The lender, which currently pays two dividends a year, will adopt three equal interim ordinary dividend payments for the first three quarters of the year followed by a larger dividend in the fourth quarter. The payouts will depend on performance.
Last year Lloyds distributed about £4bn to investors, including a total ordinary dividend of 3.21p per share, up 5% on 2017. It plans to return £1.75bn to shareholders through a share buy-back this year.
Lloyds said the changes to its dividend policy would not impact the current buy-back programme or any decisions for future buybacks.
The bank made the announcement ahead of its annual general meeting on Thursday afternoon when 91.95% of shareholders approved its remuneration policy despite calls from MPs to vote against it due to the gap between pensions paid to executives and employees.

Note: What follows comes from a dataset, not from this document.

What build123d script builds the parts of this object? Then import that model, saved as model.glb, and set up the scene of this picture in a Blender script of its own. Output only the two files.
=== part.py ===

Several senior MPs have accused the group’s bosses of “boundless greed” for failing to give up pension perks that are far better than those offered to regular workers.
Lloyds’ chief executive Antonio Horta-Osario took home a pay package worth more than £6mln last year, which included a pension contribution from the bank equal to 46% of his base salary.
Earlier this year, Lloyds said Horta-Osario had voluntarily agreed to bring that figure down to 33% in 2019 but that is still far greater than the 13% maximum contribution offered to other employees.